▶ TASK TO CARRY OUT: Return only the lines between the line holding "# small oval" and the line holding "before = set(bpy.data.objects)", the two boundary lines included, exactly as they appear.

▶ PROVIDED INFORMATION:
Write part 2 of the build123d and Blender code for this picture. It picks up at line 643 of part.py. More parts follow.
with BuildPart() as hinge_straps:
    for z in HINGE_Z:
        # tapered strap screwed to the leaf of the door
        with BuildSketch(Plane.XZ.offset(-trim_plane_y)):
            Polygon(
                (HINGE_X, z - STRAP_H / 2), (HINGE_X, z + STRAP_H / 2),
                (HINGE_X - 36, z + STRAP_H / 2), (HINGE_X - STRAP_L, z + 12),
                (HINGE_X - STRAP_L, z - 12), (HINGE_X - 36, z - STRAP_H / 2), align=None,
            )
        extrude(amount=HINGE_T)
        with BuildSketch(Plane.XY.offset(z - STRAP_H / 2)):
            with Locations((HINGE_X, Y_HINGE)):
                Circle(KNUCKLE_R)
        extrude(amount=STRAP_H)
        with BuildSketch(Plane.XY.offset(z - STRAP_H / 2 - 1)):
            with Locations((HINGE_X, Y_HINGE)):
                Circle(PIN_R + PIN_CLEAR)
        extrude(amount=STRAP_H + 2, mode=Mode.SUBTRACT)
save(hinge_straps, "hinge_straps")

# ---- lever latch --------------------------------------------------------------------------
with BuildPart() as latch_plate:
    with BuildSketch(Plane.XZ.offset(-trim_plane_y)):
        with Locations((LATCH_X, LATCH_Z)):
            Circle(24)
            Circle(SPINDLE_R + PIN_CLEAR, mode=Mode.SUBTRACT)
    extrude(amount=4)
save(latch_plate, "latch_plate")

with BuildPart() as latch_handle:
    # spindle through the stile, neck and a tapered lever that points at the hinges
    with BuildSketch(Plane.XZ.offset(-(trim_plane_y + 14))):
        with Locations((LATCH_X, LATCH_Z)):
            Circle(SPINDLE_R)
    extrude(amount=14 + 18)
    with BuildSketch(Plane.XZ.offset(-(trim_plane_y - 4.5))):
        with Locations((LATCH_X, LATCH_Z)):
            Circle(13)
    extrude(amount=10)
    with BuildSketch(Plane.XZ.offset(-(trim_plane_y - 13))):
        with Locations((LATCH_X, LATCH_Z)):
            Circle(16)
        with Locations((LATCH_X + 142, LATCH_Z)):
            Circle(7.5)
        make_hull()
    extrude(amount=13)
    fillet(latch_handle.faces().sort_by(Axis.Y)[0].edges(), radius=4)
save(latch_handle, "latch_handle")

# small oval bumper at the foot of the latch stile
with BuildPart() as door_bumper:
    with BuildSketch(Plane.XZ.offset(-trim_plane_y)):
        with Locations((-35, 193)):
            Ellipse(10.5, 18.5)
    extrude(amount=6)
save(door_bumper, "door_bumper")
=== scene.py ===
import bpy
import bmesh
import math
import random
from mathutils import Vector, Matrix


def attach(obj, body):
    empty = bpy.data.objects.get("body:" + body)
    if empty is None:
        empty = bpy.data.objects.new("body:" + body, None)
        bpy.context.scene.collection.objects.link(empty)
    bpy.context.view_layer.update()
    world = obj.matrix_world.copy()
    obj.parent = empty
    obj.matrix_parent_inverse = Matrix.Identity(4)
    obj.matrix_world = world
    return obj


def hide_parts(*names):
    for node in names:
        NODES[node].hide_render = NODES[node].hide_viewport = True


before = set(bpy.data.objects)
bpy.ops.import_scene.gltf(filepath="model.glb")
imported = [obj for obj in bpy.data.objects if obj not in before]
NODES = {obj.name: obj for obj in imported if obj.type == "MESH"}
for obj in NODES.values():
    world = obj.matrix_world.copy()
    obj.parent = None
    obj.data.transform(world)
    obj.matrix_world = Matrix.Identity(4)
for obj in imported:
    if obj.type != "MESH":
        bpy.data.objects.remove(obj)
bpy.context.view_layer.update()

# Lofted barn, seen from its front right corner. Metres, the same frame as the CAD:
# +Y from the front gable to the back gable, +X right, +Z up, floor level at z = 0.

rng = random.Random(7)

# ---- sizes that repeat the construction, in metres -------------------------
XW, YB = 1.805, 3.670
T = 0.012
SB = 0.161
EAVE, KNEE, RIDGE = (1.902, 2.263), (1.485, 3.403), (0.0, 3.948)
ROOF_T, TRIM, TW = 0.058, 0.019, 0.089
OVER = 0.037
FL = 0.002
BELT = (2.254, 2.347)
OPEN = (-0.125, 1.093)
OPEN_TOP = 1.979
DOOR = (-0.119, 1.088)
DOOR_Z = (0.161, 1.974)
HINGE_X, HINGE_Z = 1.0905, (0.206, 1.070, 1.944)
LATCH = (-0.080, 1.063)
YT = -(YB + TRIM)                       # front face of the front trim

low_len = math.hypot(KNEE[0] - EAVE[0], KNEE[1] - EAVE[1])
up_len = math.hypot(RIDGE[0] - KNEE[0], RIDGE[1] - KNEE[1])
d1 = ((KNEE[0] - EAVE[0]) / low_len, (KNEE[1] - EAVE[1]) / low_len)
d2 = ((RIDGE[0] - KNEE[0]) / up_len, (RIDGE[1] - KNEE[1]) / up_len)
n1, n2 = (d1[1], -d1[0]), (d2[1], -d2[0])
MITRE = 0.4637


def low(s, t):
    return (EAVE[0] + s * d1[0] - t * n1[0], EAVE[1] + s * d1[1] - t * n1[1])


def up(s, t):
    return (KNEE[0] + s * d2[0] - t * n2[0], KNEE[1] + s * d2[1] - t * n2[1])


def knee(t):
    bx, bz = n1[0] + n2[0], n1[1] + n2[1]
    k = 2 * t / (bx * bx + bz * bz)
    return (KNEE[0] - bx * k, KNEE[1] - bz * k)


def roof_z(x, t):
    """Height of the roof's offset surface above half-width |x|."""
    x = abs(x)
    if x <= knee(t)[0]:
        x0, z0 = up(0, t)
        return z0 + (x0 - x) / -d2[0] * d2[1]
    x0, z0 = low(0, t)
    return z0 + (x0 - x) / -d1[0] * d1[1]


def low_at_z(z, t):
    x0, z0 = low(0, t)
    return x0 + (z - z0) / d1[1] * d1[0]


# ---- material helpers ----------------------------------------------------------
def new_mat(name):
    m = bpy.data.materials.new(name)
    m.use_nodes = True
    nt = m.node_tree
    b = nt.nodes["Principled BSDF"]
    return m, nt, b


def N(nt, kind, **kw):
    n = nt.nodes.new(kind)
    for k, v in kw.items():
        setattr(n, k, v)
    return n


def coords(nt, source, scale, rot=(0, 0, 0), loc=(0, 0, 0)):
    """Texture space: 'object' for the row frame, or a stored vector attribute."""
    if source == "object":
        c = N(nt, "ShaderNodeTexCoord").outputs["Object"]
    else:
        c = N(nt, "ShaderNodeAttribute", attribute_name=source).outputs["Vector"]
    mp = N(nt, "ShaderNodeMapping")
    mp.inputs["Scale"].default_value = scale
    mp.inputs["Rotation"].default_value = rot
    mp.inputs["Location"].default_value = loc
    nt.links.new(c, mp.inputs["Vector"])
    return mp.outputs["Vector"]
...
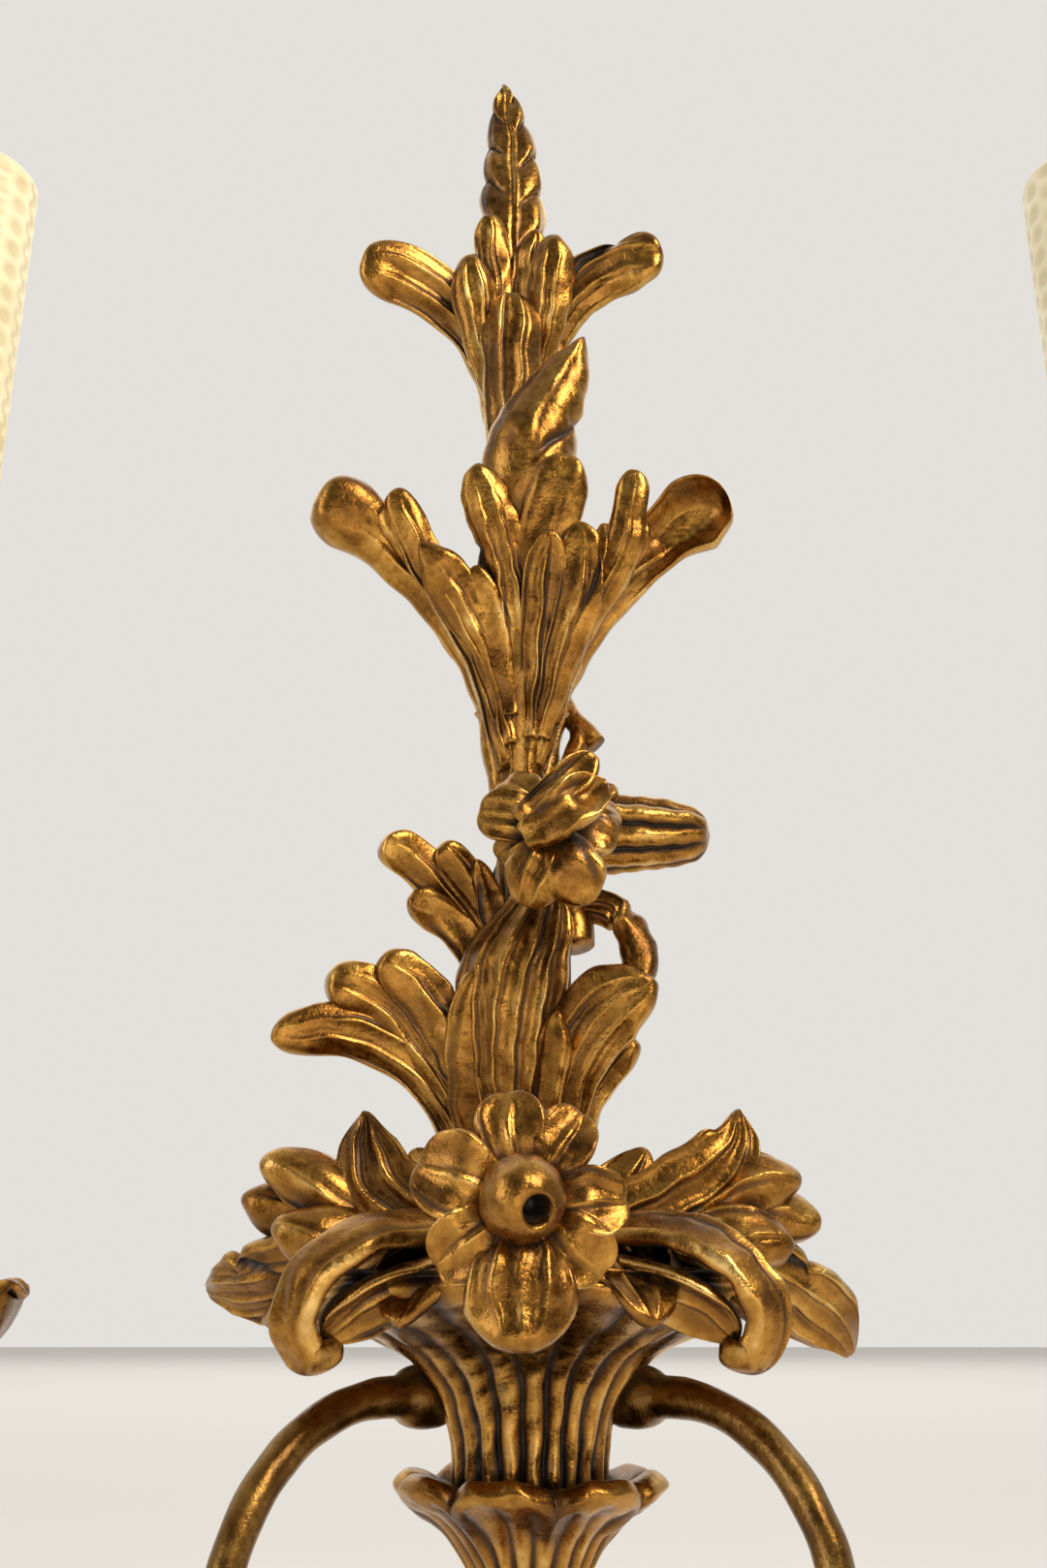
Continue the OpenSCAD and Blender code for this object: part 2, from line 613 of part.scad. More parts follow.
...
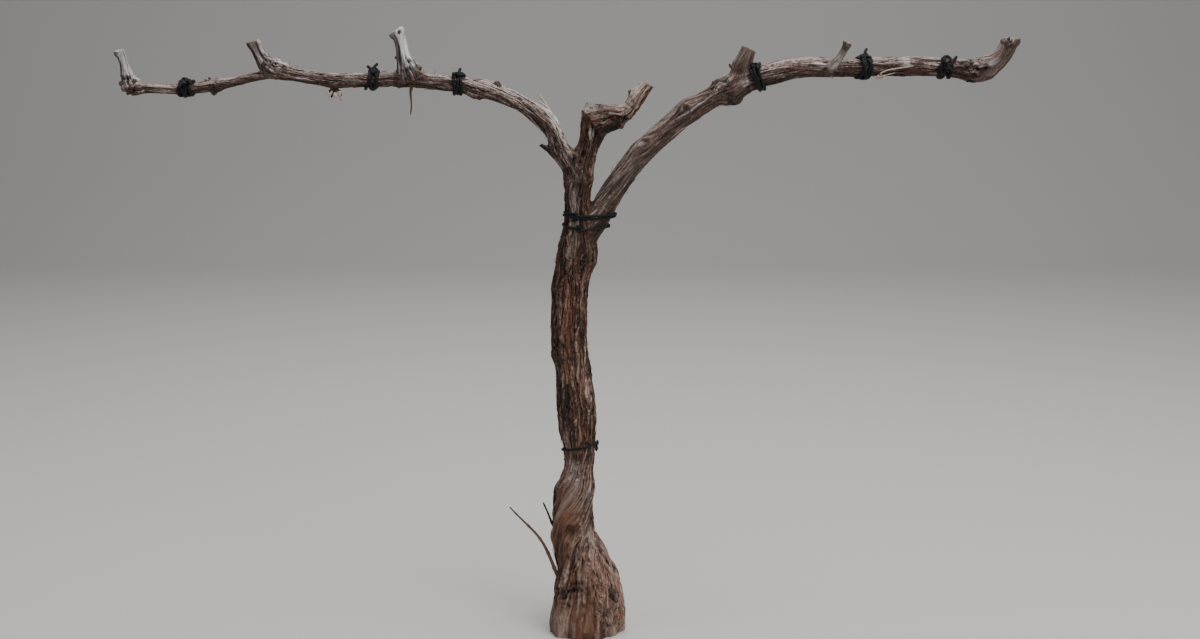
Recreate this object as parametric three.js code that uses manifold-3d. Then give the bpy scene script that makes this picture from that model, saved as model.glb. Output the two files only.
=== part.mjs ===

▶ SOLUTION TO THE EXERCISE:
# small oval bumper at the foot of the latch stile
with BuildPart() as door_bumper:
    with BuildSketch(Plane.XZ.offset(-trim_plane_y)):
        with Locations((-35, 193)):
            Ellipse(10.5, 18.5)
    extrude(amount=6)
save(door_bumper, "door_bumper")
=== scene.py ===
import bpy
import bmesh
import math
import random
from mathutils import Vector, Matrix


def attach(obj, body):
    empty = bpy.data.objects.get("body:" + body)
    if empty is None:
        empty = bpy.data.objects.new("body:" + body, None)
        bpy.context.scene.collection.objects.link(empty)
    bpy.context.view_layer.update()
    world = obj.matrix_world.copy()
    obj.parent = empty
    obj.matrix_parent_inverse = Matrix.Identity(4)
    obj.matrix_world = world
    return obj


def hide_parts(*names):
    for node in names:
        NODES[node].hide_render = NODES[node].hide_viewport = True


before = set(bpy.data.objects)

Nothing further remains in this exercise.